Despite healthy employer contributions and strong investment returns, U.S. corporations booked a deficit in their pension funding levels last year due primarily to sustained low interest rates that lifted liabilities to record highs, reports Towers Watson.
The firm analyzed pension disclosures for the 100 largest pension plan sponsors among publicly traded companies. It found that at year-end 2012, the pension deficit reached a collective $295.2 billion, a 17 percent jump from the end of 2011 when the tally was $252.7 billion. That drop further represents a significant turnaround from 2007 when the same firms had a pension surplus of $86 billion. Overall, the aggregate funding ratio dropped by 2 percentage points, from 79 percent funded at the end of 2011 to 77 percent at year-end 2012.
This year’s survey illustrated the impact of lump-sum buyouts and annuity purchases, which occurred at an “unprecedented” level, on both assets (due to contributions and returns) and liabilities (attributable to low interest rates). Plan assets grew by 6 percent, while liabilities increased by 8 percent. Without the settlement activity, obligations would have climbed by 12 percent and assets would have risen by 10 percent. Moreover, those lump-sum buyouts and annuity purchases trimmed the aggregate funded ratio by less than 1 percent.

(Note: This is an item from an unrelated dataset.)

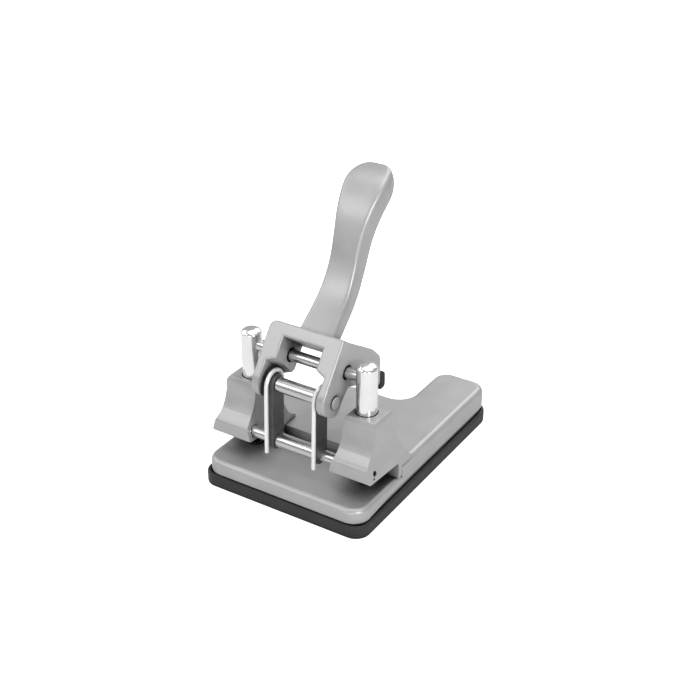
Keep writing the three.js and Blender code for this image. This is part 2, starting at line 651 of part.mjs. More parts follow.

“Buoyed by the stock market and large contributions, employers have rebuilt their pension plan assets to a point before the 2008 market collapse,” said Alan Glickstein, a senior consultant at Towers Watson, in a statement. “However, that has been more than offset by growth in liabilities. Four consecutive years of declining interest rates have helped push liabilities 40 percent higher and left companies with even larger deficits than before.”

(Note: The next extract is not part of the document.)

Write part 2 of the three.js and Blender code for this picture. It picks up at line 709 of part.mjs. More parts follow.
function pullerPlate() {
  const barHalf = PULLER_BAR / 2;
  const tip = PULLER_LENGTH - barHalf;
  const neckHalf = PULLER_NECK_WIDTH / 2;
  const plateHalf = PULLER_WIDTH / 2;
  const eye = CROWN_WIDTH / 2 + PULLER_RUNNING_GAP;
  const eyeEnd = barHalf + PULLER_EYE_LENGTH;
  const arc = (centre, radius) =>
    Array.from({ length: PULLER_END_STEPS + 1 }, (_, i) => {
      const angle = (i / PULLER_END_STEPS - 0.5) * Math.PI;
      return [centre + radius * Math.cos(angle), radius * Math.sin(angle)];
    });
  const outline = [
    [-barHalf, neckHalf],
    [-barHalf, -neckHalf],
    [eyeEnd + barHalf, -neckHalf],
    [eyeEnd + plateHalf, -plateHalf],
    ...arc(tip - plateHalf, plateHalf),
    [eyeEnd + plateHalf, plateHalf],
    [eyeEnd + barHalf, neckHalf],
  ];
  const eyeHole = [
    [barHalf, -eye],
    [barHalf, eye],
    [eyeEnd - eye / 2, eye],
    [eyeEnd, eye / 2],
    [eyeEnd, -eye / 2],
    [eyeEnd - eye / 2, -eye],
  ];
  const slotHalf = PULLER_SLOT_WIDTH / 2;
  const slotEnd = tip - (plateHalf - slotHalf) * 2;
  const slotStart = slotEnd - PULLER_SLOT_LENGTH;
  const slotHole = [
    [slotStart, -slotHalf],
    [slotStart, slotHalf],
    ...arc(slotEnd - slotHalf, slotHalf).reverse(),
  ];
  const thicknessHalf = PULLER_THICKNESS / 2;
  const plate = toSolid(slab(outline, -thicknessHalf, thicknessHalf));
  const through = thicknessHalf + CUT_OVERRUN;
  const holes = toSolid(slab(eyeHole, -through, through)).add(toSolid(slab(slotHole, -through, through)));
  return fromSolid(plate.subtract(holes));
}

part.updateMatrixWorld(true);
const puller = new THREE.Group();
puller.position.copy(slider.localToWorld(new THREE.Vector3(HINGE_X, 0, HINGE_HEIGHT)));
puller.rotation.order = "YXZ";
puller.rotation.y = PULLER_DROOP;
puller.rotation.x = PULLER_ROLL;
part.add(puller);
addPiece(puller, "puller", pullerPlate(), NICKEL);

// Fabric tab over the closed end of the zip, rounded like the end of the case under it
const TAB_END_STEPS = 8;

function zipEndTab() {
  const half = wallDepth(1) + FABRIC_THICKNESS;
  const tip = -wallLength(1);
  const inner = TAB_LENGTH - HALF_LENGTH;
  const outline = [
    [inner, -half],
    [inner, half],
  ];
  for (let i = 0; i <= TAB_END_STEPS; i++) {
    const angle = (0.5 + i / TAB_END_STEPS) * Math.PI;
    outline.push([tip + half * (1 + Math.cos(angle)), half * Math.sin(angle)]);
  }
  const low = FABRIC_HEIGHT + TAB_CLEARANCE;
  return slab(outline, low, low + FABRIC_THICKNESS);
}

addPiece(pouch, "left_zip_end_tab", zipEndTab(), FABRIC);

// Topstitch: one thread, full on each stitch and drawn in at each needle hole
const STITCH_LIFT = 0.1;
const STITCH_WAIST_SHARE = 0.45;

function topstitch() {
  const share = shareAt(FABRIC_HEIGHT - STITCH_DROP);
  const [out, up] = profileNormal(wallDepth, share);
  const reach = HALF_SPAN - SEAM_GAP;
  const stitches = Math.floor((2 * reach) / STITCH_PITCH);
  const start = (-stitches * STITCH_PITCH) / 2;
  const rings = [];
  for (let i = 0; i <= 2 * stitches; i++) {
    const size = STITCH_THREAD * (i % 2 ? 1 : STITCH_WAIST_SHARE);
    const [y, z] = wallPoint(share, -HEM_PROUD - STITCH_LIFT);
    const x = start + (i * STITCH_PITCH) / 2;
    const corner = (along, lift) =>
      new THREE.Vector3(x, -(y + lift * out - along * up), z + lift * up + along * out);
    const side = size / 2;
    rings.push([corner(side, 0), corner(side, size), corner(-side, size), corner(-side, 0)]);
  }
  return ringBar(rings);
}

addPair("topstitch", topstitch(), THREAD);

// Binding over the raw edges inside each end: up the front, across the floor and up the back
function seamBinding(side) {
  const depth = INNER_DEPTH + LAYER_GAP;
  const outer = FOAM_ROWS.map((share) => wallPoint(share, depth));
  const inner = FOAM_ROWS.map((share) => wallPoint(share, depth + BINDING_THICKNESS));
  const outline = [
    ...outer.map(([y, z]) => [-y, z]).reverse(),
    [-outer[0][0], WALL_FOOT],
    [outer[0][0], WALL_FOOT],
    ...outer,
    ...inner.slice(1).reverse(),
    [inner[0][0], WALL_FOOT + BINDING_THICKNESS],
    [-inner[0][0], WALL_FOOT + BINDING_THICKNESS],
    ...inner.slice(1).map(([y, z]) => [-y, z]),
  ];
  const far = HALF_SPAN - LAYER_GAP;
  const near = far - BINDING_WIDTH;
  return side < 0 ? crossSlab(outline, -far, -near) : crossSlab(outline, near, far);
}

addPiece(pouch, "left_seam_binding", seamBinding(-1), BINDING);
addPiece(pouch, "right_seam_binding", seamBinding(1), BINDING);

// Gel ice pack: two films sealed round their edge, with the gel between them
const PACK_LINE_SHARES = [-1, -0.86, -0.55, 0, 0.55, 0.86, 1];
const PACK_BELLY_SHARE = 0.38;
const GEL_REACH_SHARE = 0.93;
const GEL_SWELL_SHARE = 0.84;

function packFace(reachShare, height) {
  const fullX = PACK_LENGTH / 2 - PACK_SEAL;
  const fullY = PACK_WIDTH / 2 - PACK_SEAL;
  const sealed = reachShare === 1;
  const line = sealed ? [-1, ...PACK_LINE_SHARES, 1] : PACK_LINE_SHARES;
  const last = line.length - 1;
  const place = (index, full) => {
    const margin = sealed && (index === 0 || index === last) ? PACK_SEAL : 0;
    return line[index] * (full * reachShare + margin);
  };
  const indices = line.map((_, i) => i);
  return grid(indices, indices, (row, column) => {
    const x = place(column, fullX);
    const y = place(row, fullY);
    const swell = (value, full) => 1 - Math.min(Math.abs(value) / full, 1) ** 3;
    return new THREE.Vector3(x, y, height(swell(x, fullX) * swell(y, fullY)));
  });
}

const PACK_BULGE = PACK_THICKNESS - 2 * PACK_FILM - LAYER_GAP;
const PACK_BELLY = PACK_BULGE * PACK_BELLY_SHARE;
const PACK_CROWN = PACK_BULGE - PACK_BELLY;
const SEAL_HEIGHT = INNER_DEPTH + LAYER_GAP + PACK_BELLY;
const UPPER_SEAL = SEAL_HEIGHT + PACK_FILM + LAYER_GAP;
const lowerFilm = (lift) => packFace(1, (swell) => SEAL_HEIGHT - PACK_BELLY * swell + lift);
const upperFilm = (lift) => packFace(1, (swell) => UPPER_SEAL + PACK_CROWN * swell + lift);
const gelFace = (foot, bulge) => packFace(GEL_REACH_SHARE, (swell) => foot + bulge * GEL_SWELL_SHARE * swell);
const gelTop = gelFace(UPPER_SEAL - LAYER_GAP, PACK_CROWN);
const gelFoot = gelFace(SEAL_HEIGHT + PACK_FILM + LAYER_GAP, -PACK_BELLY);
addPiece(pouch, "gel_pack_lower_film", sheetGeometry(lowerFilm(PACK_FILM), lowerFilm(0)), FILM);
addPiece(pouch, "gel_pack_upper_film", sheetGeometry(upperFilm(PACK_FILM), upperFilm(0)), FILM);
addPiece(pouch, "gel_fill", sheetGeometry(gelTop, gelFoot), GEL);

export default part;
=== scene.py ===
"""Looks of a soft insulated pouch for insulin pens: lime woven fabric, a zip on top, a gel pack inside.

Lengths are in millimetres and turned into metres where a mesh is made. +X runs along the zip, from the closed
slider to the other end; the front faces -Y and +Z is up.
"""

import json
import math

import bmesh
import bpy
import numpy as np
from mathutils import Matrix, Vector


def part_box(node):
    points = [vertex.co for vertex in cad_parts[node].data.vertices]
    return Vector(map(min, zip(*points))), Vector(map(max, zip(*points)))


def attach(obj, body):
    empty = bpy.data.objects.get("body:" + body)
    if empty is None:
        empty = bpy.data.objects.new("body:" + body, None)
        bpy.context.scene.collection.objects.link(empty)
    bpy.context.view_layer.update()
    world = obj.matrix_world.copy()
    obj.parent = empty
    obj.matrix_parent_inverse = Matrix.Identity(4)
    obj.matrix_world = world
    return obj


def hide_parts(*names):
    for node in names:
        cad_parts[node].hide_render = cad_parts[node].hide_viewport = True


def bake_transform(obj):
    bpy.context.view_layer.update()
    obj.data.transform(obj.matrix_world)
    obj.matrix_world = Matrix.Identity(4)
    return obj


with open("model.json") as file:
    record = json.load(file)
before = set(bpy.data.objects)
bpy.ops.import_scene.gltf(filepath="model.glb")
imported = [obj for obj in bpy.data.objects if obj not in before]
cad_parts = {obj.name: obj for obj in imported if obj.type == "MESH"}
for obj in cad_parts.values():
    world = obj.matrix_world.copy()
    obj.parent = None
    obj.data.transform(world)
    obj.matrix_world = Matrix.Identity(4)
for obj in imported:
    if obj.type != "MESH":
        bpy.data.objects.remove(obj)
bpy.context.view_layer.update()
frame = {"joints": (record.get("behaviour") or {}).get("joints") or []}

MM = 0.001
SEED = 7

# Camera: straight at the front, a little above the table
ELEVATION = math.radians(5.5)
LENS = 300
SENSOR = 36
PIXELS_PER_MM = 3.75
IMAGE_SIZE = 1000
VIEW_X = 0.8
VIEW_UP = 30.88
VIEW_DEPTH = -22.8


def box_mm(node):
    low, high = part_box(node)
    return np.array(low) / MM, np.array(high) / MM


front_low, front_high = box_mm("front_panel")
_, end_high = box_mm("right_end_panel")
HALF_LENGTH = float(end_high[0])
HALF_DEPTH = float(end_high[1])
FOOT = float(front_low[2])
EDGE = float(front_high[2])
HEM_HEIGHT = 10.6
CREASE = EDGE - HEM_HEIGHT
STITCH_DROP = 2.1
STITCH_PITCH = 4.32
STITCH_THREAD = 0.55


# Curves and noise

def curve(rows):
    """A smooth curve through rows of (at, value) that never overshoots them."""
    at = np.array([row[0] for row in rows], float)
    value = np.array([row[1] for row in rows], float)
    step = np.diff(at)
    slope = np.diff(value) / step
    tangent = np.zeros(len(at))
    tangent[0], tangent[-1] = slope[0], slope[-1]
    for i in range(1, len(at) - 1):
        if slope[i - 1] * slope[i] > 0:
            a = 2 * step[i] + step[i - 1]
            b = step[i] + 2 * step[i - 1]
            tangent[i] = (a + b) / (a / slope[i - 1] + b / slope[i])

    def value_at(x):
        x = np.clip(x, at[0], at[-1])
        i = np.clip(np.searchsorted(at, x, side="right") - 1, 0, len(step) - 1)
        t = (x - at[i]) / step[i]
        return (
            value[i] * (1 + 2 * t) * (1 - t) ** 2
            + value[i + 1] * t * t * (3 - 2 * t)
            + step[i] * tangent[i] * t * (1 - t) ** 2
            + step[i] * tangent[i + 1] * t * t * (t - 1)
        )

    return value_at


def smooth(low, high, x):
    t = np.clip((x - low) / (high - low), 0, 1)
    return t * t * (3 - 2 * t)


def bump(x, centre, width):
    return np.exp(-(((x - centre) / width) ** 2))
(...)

Employer contributions rise
In 2012, employers deposited $45.1 billion in their pension plans, up from $38.9 billion in 2011, the largest contribution employers have made in the past five years. The report notes that to keep funding levels up, companies contributed twice the amount of benefits accrued last year.
In an effort to temper investment risk, many plan sponsors have shifted from public equities to fixed income and alternative investments over the past few years. Since 2009, average allocations to equities have fallen 10 percentage points, while allocations to fixed-income investments have risen by 8 percentage points.